◆ Description of the task: Tally the lines of the data that include the word "each" and state the total, nothing else.

◆ Given information:
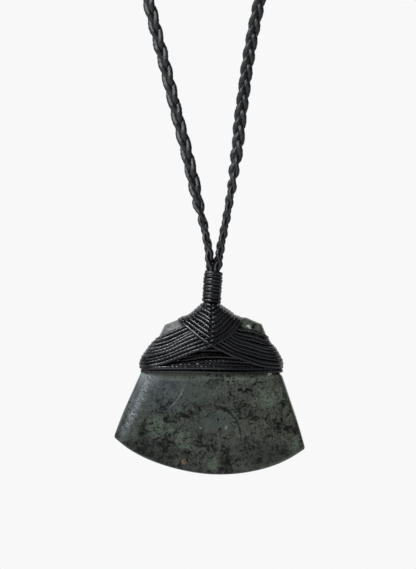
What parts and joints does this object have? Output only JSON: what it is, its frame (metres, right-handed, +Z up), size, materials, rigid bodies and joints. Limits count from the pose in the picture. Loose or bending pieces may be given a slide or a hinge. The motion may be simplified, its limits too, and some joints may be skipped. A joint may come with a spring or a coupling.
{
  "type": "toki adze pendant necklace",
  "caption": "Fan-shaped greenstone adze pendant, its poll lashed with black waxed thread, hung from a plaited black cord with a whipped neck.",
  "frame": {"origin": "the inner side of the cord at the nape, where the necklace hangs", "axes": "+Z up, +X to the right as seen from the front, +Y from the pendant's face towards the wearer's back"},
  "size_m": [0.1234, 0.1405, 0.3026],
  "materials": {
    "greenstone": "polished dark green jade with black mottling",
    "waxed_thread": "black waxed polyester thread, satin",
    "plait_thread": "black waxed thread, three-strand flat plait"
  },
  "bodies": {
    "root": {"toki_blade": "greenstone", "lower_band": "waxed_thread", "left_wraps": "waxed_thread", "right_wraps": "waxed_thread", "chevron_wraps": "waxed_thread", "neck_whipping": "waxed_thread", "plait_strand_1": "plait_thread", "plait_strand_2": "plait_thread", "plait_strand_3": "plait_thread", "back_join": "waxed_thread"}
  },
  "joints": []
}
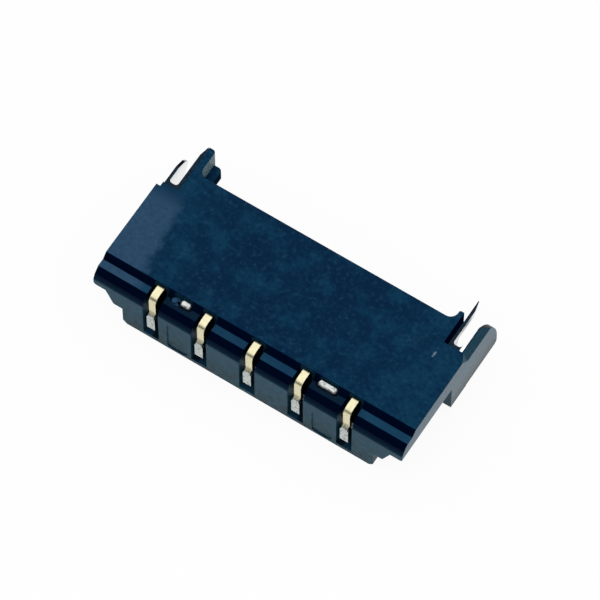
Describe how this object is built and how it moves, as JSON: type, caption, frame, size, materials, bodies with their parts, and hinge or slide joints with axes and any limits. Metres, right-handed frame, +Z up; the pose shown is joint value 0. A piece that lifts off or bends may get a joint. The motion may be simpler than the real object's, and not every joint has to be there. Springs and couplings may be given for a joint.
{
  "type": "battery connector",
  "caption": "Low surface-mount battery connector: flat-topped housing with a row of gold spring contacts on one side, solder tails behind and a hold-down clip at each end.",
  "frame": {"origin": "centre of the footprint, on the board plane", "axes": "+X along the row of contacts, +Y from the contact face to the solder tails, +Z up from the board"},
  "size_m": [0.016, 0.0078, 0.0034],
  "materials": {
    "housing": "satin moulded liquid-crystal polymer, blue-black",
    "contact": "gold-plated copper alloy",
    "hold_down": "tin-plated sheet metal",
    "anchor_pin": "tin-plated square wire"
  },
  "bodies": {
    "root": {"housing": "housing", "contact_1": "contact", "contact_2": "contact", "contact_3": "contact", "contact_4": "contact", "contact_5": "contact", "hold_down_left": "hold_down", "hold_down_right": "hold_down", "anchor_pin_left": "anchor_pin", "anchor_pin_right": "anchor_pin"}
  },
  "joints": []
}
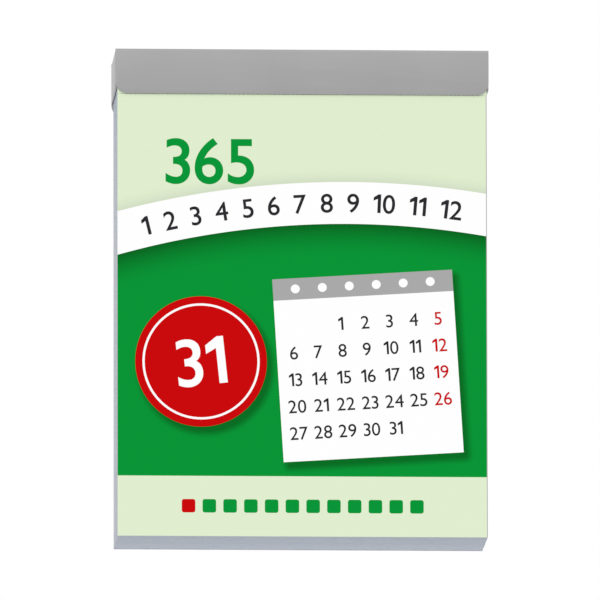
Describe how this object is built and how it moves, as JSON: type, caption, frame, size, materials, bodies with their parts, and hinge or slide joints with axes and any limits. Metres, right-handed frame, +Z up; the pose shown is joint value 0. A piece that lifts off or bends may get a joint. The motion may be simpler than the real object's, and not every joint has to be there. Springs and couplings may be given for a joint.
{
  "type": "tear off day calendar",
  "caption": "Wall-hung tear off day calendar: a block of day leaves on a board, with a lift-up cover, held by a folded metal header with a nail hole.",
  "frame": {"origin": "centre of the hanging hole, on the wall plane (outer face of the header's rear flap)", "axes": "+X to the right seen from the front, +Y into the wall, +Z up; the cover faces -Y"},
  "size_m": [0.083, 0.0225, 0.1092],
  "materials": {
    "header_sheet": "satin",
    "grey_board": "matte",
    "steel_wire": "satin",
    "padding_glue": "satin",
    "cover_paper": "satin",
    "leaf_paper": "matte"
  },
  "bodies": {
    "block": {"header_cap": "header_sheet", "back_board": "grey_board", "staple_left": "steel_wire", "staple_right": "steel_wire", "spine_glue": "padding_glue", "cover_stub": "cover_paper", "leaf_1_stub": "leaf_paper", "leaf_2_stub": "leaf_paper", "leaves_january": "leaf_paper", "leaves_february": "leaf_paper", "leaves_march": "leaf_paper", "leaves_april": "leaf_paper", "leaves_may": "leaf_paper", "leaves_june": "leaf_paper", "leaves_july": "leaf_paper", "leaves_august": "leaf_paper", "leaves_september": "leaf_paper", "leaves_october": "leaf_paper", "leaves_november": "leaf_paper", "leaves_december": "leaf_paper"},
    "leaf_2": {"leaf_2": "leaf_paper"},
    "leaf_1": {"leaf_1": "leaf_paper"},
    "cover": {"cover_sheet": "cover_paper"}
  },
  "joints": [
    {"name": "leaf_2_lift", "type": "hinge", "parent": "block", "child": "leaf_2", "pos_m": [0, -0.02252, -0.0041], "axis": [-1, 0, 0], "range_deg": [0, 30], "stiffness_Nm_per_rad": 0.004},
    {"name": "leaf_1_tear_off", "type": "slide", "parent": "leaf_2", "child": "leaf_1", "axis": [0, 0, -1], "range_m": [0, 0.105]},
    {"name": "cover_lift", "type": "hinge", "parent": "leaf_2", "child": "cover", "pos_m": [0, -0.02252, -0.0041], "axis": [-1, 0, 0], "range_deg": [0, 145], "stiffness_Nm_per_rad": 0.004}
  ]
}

---

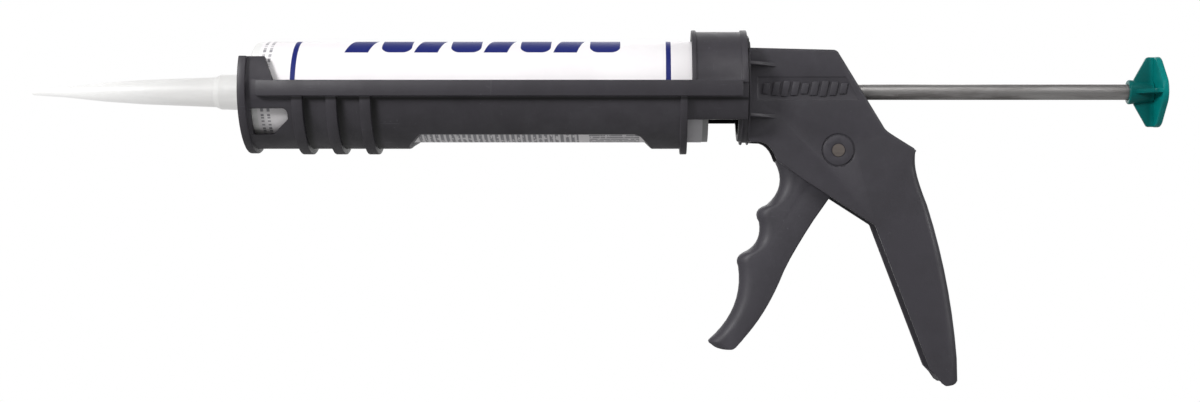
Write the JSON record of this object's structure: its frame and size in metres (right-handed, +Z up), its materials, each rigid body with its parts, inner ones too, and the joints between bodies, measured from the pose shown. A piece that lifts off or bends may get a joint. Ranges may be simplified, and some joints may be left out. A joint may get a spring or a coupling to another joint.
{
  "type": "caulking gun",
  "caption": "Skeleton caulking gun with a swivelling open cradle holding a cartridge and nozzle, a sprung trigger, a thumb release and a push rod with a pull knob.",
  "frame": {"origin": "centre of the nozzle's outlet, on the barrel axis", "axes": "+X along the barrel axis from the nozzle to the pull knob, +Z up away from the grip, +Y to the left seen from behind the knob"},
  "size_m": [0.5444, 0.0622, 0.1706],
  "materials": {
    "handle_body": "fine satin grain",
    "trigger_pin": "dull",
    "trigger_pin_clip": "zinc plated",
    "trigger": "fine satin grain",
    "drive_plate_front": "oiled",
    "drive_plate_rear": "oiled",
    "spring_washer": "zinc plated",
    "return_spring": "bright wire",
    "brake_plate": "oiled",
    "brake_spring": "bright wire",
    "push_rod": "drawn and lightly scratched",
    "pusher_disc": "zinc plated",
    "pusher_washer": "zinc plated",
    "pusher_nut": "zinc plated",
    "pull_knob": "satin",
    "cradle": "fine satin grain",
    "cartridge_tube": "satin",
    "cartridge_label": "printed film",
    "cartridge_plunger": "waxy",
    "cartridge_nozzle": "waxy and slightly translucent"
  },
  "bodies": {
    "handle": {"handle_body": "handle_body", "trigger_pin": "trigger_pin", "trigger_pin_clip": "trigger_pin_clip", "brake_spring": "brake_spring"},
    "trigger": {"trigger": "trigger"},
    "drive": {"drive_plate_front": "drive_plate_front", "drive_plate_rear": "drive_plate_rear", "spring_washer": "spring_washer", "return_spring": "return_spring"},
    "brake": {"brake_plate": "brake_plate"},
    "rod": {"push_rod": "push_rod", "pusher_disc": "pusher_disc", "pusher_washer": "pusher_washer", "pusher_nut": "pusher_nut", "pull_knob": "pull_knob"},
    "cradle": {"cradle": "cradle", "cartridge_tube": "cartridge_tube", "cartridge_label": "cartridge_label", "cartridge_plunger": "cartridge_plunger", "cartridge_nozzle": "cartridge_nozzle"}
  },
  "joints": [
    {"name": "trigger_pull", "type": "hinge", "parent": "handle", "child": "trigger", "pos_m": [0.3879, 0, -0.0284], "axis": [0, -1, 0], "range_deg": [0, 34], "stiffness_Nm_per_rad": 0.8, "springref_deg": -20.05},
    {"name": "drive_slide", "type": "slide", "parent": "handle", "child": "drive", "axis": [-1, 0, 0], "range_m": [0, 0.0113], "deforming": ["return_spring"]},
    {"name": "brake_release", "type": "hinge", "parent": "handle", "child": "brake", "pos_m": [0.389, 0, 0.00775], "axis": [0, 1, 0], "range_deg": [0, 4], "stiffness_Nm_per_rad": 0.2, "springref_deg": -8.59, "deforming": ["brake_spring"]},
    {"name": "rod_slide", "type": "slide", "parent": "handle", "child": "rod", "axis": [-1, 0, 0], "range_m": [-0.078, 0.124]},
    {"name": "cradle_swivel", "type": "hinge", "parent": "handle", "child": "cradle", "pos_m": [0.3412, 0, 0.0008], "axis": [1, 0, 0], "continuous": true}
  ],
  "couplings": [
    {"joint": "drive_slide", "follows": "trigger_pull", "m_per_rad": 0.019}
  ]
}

◆ Result: 2